UBI and UBIFS Overview
Unlike JFFS2, which sits on top of the kernel's block layer via the mtdblock driver, UBIFS sits on top of the Unsorted Block Image ([1]) layer which does not present itself as a block device. UBI was designed to handle wear-leveling and bad blocks on modern NAND devices efficiently and to release the file system above from any knowledge of these operations. UBI deals with flash in units of Physical Erase Blocks (PEBs).

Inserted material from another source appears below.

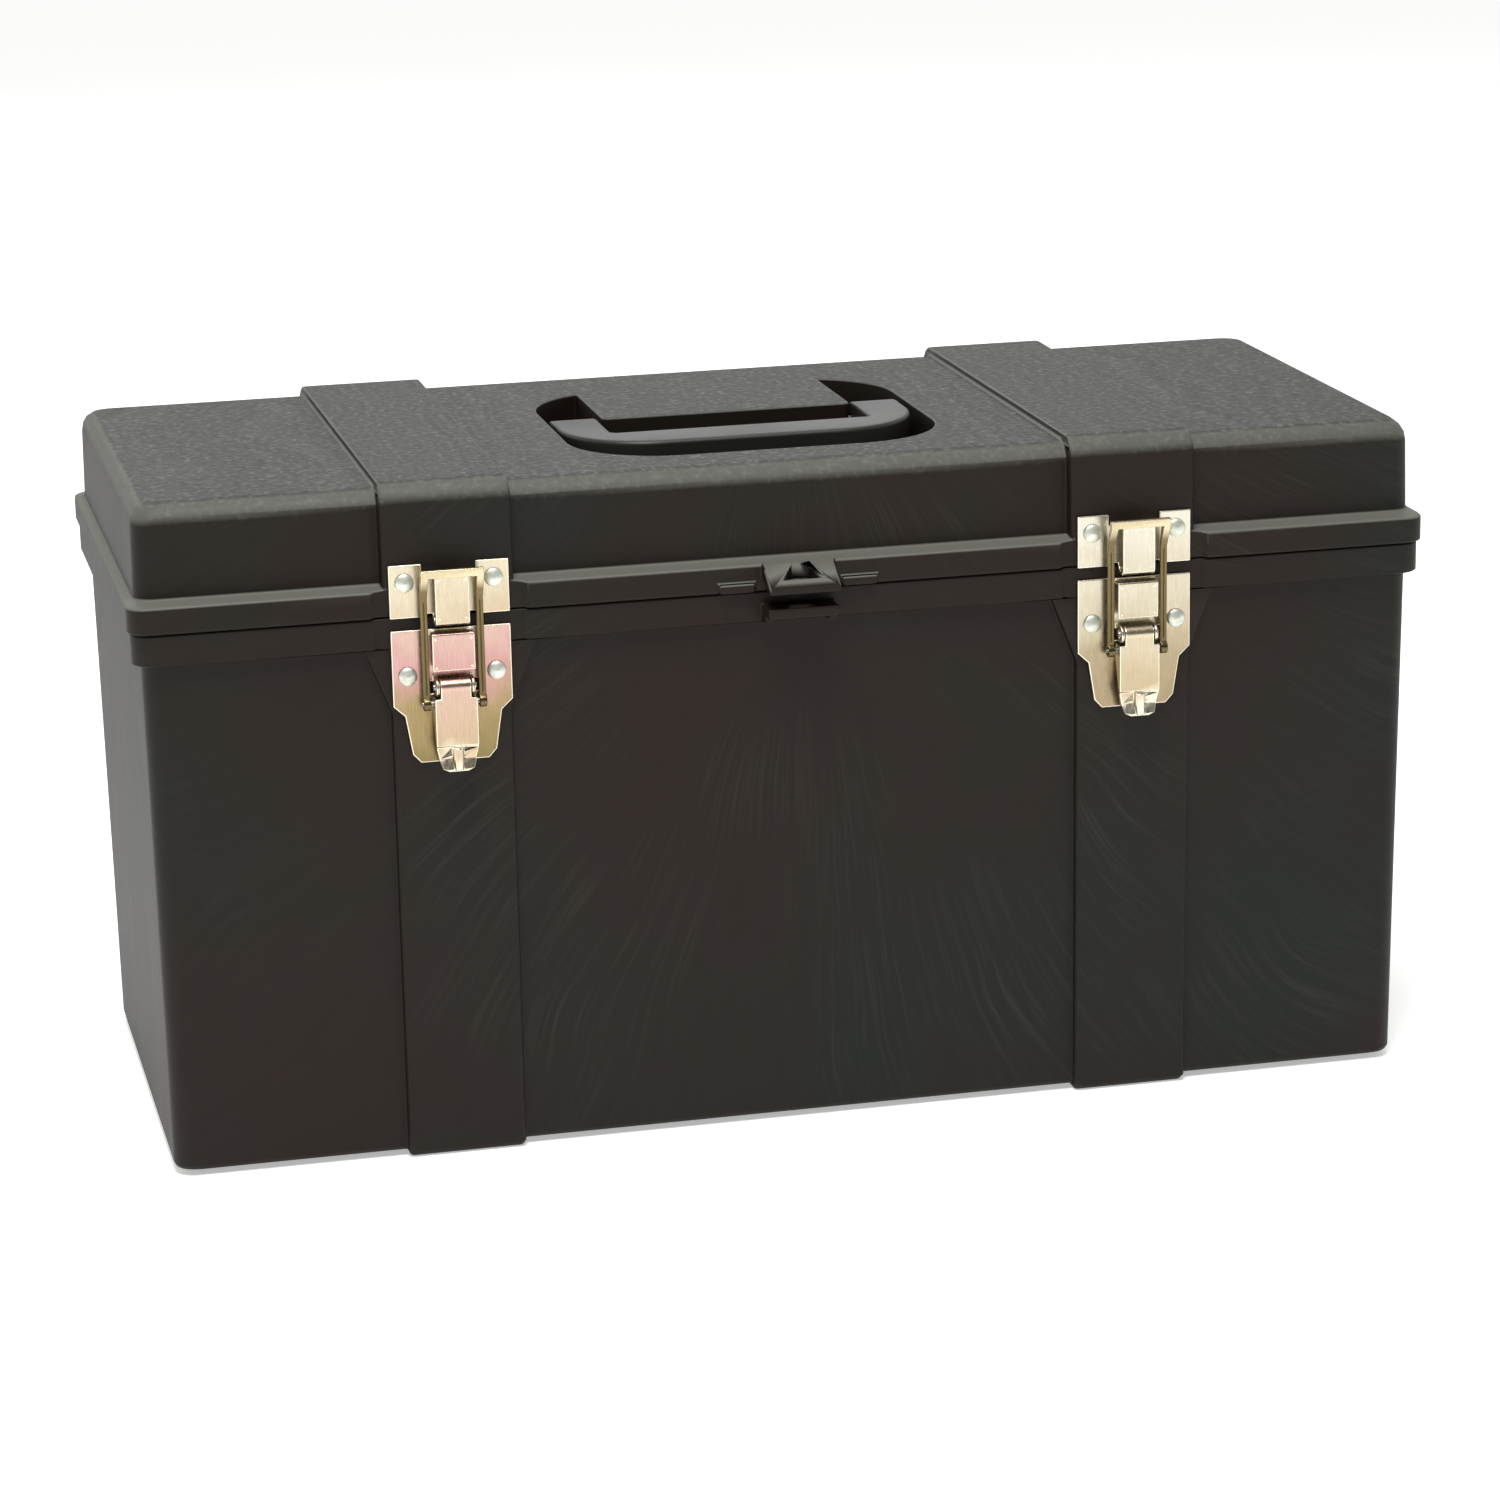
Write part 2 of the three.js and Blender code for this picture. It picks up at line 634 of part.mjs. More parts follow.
function tray() {
  const rimX = rimLength / 2 - bodyInset - wall - trayClearance;
  const rimY = rimWidth / 2 - bodyInset - wall - trayClearance;
  const low = trayTopZ - trayDepth;
  const bucket = (z, by) => ({
    z,
    x: rimX - trayRim - by,
    y: rimY - trayRim / 2 - by,
    r: trayCorner - 0.5 * by,
  });
  const outer = loft([bucket(low, trayTaper), bucket(trayTopZ - 1, 0)], 4);
  const rim = loft(
    [
      { z: trayTopZ - trayRimThickness, x: rimX, y: rimY, r: trayCorner },
      { z: trayTopZ, x: rimX, y: rimY, r: trayCorner },
    ],
    4,
  );
  const hollow = loft(
    [bucket(low + trayWall, trayTaper + trayWall), bucket(trayTopZ + 1, trayWall)],
    4,
  );
  const half = trayWall / 2;
  const inner = { x: rimX - trayRim - 1, y: rimY - trayRim / 2 - 1 };
  const along = block(
    [-inner.x, inner.x],
    [dividerOffset - half, dividerOffset + half],
    [low + 1, trayTopZ - longDividerDrop],
  );
  const shortX = [-inner.x / 2, 0, inner.x / 2];
  const across = shortX.map((x) =>
    block([x - half, x + half], [dividerOffset, inner.y], [low + 1, trayTopZ - shortDividerDrop]),
  );
  const dividers = union([along, ...across]).intersect(outer);
  const withGrip = union([outer.add(rim).subtract(hollow), dividers, trayGrip(low)]);
  return withGrip.subtract(trayGripOpening());
}

// The grip moulded on the long divider: an arch that rises above the tray.
function trayGrip(low) {
  const half = trayGripLength / 2;
  const top = trayTopZ + trayGripRise;
  const arch = shapeOf([
    [-half, low + 1],
    [half, low + 1],
    [half, trayTopZ - 2],
    [half - trayGripShoulder, top - 3],
    [half - trayGripShoulder - 5, top],
    [trayGripShoulder + 5 - half, top],
    [trayGripShoulder - half, top - 3],
    [-half, trayTopZ - 2],
  ]);
  return trayGripSlab(arch, trayGripThickness);
}

// The finger hole through the grip and the long divider.
function trayGripOpening() {
  const half = trayGripLength / 2 - trayGripCheek;
  const high = trayTopZ + trayGripRise - trayGripBar;
  const low = high - trayGripHole;
  const corner = trayGripHole / 4;
  const hole = shapeOf([
    [-half, low],
    [half, low],
    [half, high - corner],
    [half - corner, high],
    [corner - half, high],
    [-half, high - corner],
  ]);
  return trayGripSlab(hole, trayGripThickness + 2);
}

function trayGripSlab(outline, thickness) {
  const slab = new THREE.ExtrudeGeometry(outline, { depth: thickness, bevelEnabled: false });
  return solidOf(slab.rotateX(Math.PI / 2).translate(0, dividerOffset + thickness / 2, 0));
}

// ---- Draw latch, in its own frame: x from its middle, y = -u, z from the parting plane ----

const sheet = [gap, gap + plateThickness];
const stripInner = leverHalfWidth + bailSide;
const stripOuter = stripInner + bailLegWidth;
const tongueHalfWidth = stripInner - 2.7;
const bridgeHalfWidth = stripInner - 1.1;

function rivetHoles(z) {
  return [-rivetX, rivetX].map((x) =>
    solidOf(
      new THREE.CylinderGeometry(rivetShank + pinClearance, rivetShank + pinClearance, 8, 14),
    ).translate([x, 0, z]),
  );
}

const yOfU = (profile) => profile.map(([u, z]) => [-u, z]);

// The keeper on the lid: two riveted ears and a raised tongue bent up from between them.
function keeper() {
  const half = plateHalfWidth;
  const strap = plate(
    [
      [-half, keeperBottom],
      [-earInner, keeperBottom],
      [-earInner, strapBottom],
      [earInner, strapBottom],
      [earInner, keeperBottom],
      [half, keeperBottom],
      [half, keeperTop],
      [earInner, keeperTop],
      [earInner, strapTop],
      [-earInner, strapTop],
      [-earInner, keeperTop],
      [-half, keeperTop],
    ],
    sheet,
  );
  const face = tongueOut - plateThickness;
  const tongue = run(
    yOfU([
      [gap, 6],
      [gap + plateThickness, 6],
      [gap + plateThickness, 0.2],
      [2.8, tongueBottom + plateThickness],
      [face - 0.6, tongueBottom + plateThickness],
      [face, tongueBottom + plateThickness + 0.6],
      [face, tongueTop - 1],
      [face + 0.5 * plateThickness, tongueTop],
      [tongueOut, tongueTop - 1],
      [tongueOut, tongueBottom + 1.6],
      [tongueOut - 1.6, tongueBottom],
      [2.2, tongueBottom],
      [gap, -0.4],
    ]),
    [-tongueHalfWidth, tongueHalfWidth],
  );
  return cut(strap.add(tongue), rivetHoles(keeperRivetZ));
}

// The base on the body: a riveted shield with a raised bridge and two ears for the lever's pin.
function base() {
  const half = plateHalfWidth;
  const shield = plate(
    [
      [-half, baseTop],
      [-half, shoulderZ],
      [-shoulder, shoulderZ - 4],
      [-shoulder + 2.4, baseBottom + 3.4],
      [-foot, baseBottom],
      [foot, baseBottom],
      [shoulder - 2.4, baseBottom + 3.4],
      [shoulder, shoulderZ - 4],
      [half, shoulderZ],
      [half, baseTop],
    ],
    sheet,
  );
  const skin = plateThickness;
  const bridge = run(
    yOfU([
      [gap, bridgeTop],
      [bridgeOut - 1, bridgeTop],
      [bridgeOut, bridgeTop - 1],
      [bridgeOut, bridgeBottom],
      [bridgeOut - skin, bridgeBottom],
      [bridgeOut - skin, bridgeTop - skin],
      [gap, bridgeTop - skin],
    ]),
    [-bridgeHalfWidth, bridgeHalfWidth],
  );
  const { u, z } = leverPivot;
  const earInnerX = barrelHalfWidth + 0.4;
  const earRadius = barrelRadius + 0.2;
  const ears = [-1, 1].map((side) => {
    const span = spanOf(side, earInnerX, earInnerX + plateThickness);
    const stem = block(span, [-u, -gap], [z - earRadius, z + earRadius]);
    return stem.add(bar(earRadius, span, -u, z, 20));
  });
  const bore = bar(leverPinRadius + pinClearance, [-20, 20], -u, z, 16);
  const windows = [-1, 1].map((side) => {
    const span = spanOf(side, earInnerX + plateThickness, stripInner + 1);
    return block(span, [-sheet[1] - 1, 0], [z - 3.4, z + 1.4]);
  });
  const stamped = cut(union([shield, bridge, ...ears]), [bore, ...windows]);
  return cut(stamped, rivetHoles(baseRivetZ));
}

// The lever: a rolled barrel on the pin, a flanged plate below it and a curled finger tip.
function lever() {
  const { u, z } = leverPivot;
  const outer = u + barrelRadius - 0.3;
  const faceSpan = [-outer, -(outer - leverSheet)];
  const plateTop = z - 4.2;
  const barrel = bar(barrelRadius, [-barrelHalfWidth, barrelHalfWidth], -u, z, 24);
  const neck = block([-barrelHalfWidth, barrelHalfWidth], faceSpan, [plateTop - 1, z]);
  const face = block([-leverHalfWidth, leverHalfWidth], faceSpan, [leverEnd, plateTop]);
  const flanges = [-1, 1].map((side) => {
    const span = spanOf(side, leverHalfWidth - leverFlange, leverHalfWidth);
    const flange = yOfU([
      [outer - 0.2, plateTop],
      [bailPivot.u - 2.6, plateTop],
      [bailPivot.u - 2.6, bailPivot.z - 2.6],
      [outer - 2.4, leverEnd + 1],
      [outer - 0.2, leverEnd + 1],
    ]);
    return run(flange, span);
  });
  const fingerSide = run(
    yOfU([
      [outer, leverEnd + 1],
      [outer - leverSheet, leverEnd + 1],
      [outer - leverSheet - 1.8, fingerEnd + 5],
      [outer - leverSheet - 1, fingerEnd],
      [outer + 0.4, fingerEnd],
      [outer + 0.6, fingerEnd + 1.4],
      [outer - 1.2, fingerEnd + 5],
    ]),
    [-fingerHalfWidth, fingerHalfWidth],
  );
  const fingerOutline = plate(
    [
      [-fingerHalfWidth, leverEnd + 2],
      [-fingerHalfWidth, leverEnd - 1],
      [-fingerTipHalf - 0.8, fingerEnd + 3.6],
      [-fingerTipHalf, fingerEnd + 1.2],
      [-fingerTipHalf + 2.4, fingerEnd],
      [fingerTipHalf - 2.4, fingerEnd],
      [fingerTipHalf, fingerEnd + 1.2],
      [fingerTipHalf + 0.8, fingerEnd + 3.6],
      [fingerHalfWidth, leverEnd - 1],
      [fingerHalfWidth, leverEnd + 2],
    ],
    [0, 2 * outer],
  );
  const finger = fingerSide.intersect(fingerOutline);
  const ridge = solidOf(new THREE.CylinderGeometry(fingerRidge, fingerRidge, leverEnd - fingerEnd - 1.5, 14))
    .rotate([90, 0, 0])
    .translate([0, -(outer - 0.7), (leverEnd + fingerEnd) / 2]);
  const body = union([barrel, neck, face, ...flanges, finger, ridge]);
  const bores = [
    bar(leverPinRadius + pinClearance, [-20, 20], -u, z, 16),
    bar(bailPinRadius + pinClearance, [-20, 20], -bailPivot.u, bailPivot.z, 14),
  ];
  return cut(body, bores);
}

// The bail: two upright legs on the lever's bail pin, bent outwards to a bar across the tongue's front.
function bail() {
  const { u, z } = bailPivot;
  const top = tongueTop + crossbarOverTop;
  const out = tongueFace + crossbarThickness;
  const half = bailSheet / 2;
  const profile = yOfU([
    [u - half, z],
    [u - half, top - bailBend],
    [tongueFace, top - crossbarHeight / 2],
    [tongueFace, top],
    [out - 0.8, top],
    [out, top - 0.8],
    [out, top - crossbarHeight],
    [u + half, top - bailBend - 1],
    [u + half, z],
  ]);
  const legs = [-1, 1].map((side) => {
    const span = spanOf(side, stripInner, stripOuter);
    return run(profile, span).add(bar(bailEye, span, -u, z, 20));
  });
  const crossbar = block(
    [-stripOuter, stripOuter],
    [-out, -tongueFace],
    [top - crossbarHeight, top],
  );
  return cut(union([...legs, crossbar]), [bar(bailPinRadius + pinClearance, [-20, 20], -u, z, 14)]);
}

// A rivet through plate and wall: a domed head outside, a flat tail inside.
function rivet(wallDepth) {
  const seat = sheet[1] + gap;
  const tail = -wallDepth - gap;
  const profile = [
    [0, tail - rivetTailHeight],
    [rivetTail, tail - rivetTailHeight],
    [rivetTail, tail],
    [rivetShank, tail],
    [rivetShank, seat],
    [rivetHead, seat],
    [0.94 * rivetHead, seat + 0.45 * rivetHeight],
    [0.7 * rivetHead, seat + 0.8 * rivetHeight],
    [0.35 * rivetHead, seat + 0.97 * rivetHeight],
    [0, seat + rivetHeight],
  ].map(([r, along]) => new THREE.Vector2(r, along));
  return solidOf(new THREE.LatheGeometry(profile, 18).rotateX(Math.PI));
}

// ---- The whole box ----

const box = new THREE.Group();
box.position.y = (frontOut - backOut) / 2;

function place(name, solid, material, parent = box, position = [0, 0, 0]) {
  const mesh = new THREE.Mesh(geometryOf(solid), material);
  mesh.name = name;
  mesh.position.set(...position);
  parent.add(mesh);
}

place("body_shell", bodyShell(), finish.foam);
place("lid_shell", lidShell(), finish.foam);
place("lift_out_tray", tray(), finish.tray);
place("carry_handle", carryHandle(), finish.handle);

const hingePin = bar(
  hingePinRadius,
  [-1.5 * knuckleLength - knuckleGap, 1.5 * knuckleLength + knuckleGap],
  hingeY,
  hingeZ,
  16,
);
const keeperWall = bandPlane - (rimWidth / 2 - lidSideInset - wall);
const baseWall =
  bandPlane - (rimWidth / 2 - bodyInset - wall) + (bodyDraft * -baseRivetZ) / bodyDepth;

for (const [side, label] of [
  [-1, "left"],
  [1, "right"],
]) {
  place("handle_pin_" + label, handlePin(side), finish.pin);
  place("hinge_pin_" + label, hingePin, finish.pin, box, [side * bandX, 0, 0]);

  const latch = new THREE.Group();
  latch.position.set(side * bandX, -bandPlane, partingZ);
  box.add(latch);
  const lidRivet = rivet(keeperWall + 0.5);
  const bodyRivet = rivet(baseWall + 0.3);
  place("latch_keeper_" + label, keeper(), finish.plated, latch);
  place("latch_base_" + label, base(), finish.plated, latch);
  place("latch_lever_" + label, lever(), finish.plated, latch);
  place("latch_bail_" + label, bail(), finish.plated, latch);
  const { u, z } = leverPivot;
  const leverPin = bar(leverPinRadius, [1 - stripInner, stripInner - 1], -u, z, 16);
  const bailPin = bar(bailPinRadius, [-stripOuter - 0.4, stripOuter + 0.4], -bailPivot.u, bailPivot.z, 14);
  place("lever_pin_" + label, leverPin, finish.pin, latch);
  place("bail_pin_" + label, bailPin, finish.pin, latch);
  for (const [x, hand] of [
    [-rivetX, "a"],
    [rivetX, "b"],
  ]) {
    place("keeper_rivet_" + label + "_" + hand, lidRivet, finish.rivet, latch, [x, 0, keeperRivetZ]);
    place("base_rivet_" + label + "_" + hand, bodyRivet, finish.rivet, latch, [x, 0, baseRivetZ]);
  }
}

export default box;
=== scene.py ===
import math

import bmesh
import bpy
from mathutils import Matrix, Vector


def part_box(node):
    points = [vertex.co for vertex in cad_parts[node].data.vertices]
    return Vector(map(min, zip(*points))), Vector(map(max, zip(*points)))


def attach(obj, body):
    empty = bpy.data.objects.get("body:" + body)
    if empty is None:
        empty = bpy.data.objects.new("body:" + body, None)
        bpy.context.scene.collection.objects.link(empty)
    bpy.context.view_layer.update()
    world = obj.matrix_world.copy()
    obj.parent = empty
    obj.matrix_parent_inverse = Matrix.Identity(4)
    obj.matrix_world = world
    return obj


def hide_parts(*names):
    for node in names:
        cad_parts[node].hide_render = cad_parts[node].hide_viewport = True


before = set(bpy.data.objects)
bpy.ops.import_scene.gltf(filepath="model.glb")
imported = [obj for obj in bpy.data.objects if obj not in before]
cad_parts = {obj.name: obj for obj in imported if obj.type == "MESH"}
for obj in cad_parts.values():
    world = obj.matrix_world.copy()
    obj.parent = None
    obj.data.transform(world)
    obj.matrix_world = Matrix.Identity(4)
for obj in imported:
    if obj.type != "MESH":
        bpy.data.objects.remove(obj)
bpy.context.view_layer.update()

MM = 0.001

# ---- Body shell ----
# The lower half of the box: one deep tub of structural-foam polypropylene, injection moulded with
# its bands, rim, tray ledges and hinge knuckles. The gas in the melt leaves swirls on the surface.

EDGE_RADIUS = 0.8 * MM  # how far the mould rounds an outside edge
BODY_GATE_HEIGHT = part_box("body_shell")[1][2] + 30 * MM  # the melt spreads from above the rim's middle


def add(tree, kind, inputs=None, **settings):
    """Adds a node to a tree, with its settings, and its inputs as values or as sockets to link."""
    made = tree.nodes.new(kind)
    for name, value in settings.items():
        setattr(made, name, value)
    for name, value in (inputs or {}).items():
        if isinstance(value, bpy.types.NodeSocket):
            tree.links.new(value, made.inputs[name])
        else:
            made.inputs[name].default_value = value
    return made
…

Erase Block Mapping and Wear Leveling
An MTD device may contain one or more UBI volumes, each of which may hold a UBI aware filesystem (UBIFS), a non-UBI flash file system (JFFS2, YAFFS, CRAMFS), or simply a static binary data. In the case of non-UBI filesystems, UBI provides an MTD glue layer that exports the UBI device as an MTD device. Each volume within the device appears as a set of contiguous Logical Erase Blocks (LEBs) that are mapped and remaped to any PEB on the device. In the following example, a MTD device has been divided into ROMFS, JFFS2, and UBIFS volumes and as the red arrows show, the file system access to a given LEB are remapped throughout the device. By mapping PEBs this way, UBI can implement wear leveling across the whole device. With a pure MTD approach, where the device was simply broken up into 3 MTD partitions, each with a file system on top, each region of the device would be managed as if it were a physically different device. If one FS was erasing much more than another, its region of flash would run into erase limits while the rest of the flash would still be usable.
Bad Erase Block Handling
In addition to cross device wear leveling, UBI also handles bad blocks transparently by reserving a pool (1% by default) of the available PEBs on a device for this purpose. If a bad EC is found, UBI will transparently move the contents to one of the reserved blocks.
Write Back Support
Unlike JFFS2, UBIFS supports write-back operation (enabled by default). This has performance benefits as it allows the system to delay I/O access so they are not on the critical path; however, it changes the way the underlying filesystem behaves from an application developer's perspective. System level programmers are encouraged to read the documentation and this email post.
Compression
UBIFS, like JFFS2, supports LZO and ZLIB compression. Unlike JFFS2, it can be enabled and disabled on a per-inode basis via a "chattr -c" shell command or a call to the FS_IOC_GETFLAGS ioctl.
UBIFS Testing
Even with the known issues in JFFS2, changing the underlying file system on the XO requires much testing before it can be deployed. Specifically, the following areas need to be looked at:
- Performance
- How does the file system perform under our usage scenarios. This includes raw I/O performance as well as CPU overhead, memory footpring, and boot time. How do these numbers change across various UBI and UBIFS options such as write back, compression, % of PEBs reserved for bad block handling, etc.
- Compliance
- Run LTP and other compliance tests to ensure that UBIFS behaves as expected to higher levels of the software stack.
- Reliability
- Run full life cycle I/O simulations and other stress tests to see how well it handles. How does UBI, UBIFS, and the rest of the stack behave once the device starts degrading? How does it act on power failure?
- Power Draw
- How does running our usage patterns and above tests on UBIFS compare to JFFS2 in terms of power draw?
UBIFS Impact
If it is determined that UBIFS can indeed replace JFFS2, the XO software stack will need several changes:
- Partitioning
- The current XO laptop is using the whole MTD device as a single JFFS2 partition but this will have to change. OFW does not support UBIFS so files it needs for boot need to be in a JFFS2 or ROMFS partition.
- File System Layout
- The current file system layout will have to change as documented in Early boot and tools that update fs content such as olpc-update will need to be modified to be aware of the new partition scheme. In addition, the method to deal with alternate boot for both the XO and OFW will have to change.
- Build
- The build system will need to be able to build UBIFS images.
- Upgrade tools
- We may need to provide a way to transition an existing JFFS2 based install to UBIFS when updating from 8.2.0 to 9.1.0. We may not want to do this as we will loose JFFS2 wear leveling information unless we can translate that to something that UBI can use. Need to analyze pros and cons on both options.
Next Steps
- Make minimal changes required to get bootable UBI images out of build system.
- Flesh out test items and start executing tests to make informed decision on whether to switch or not.
- Outline full set of software stack changes in detail and implement them if we decide to switch.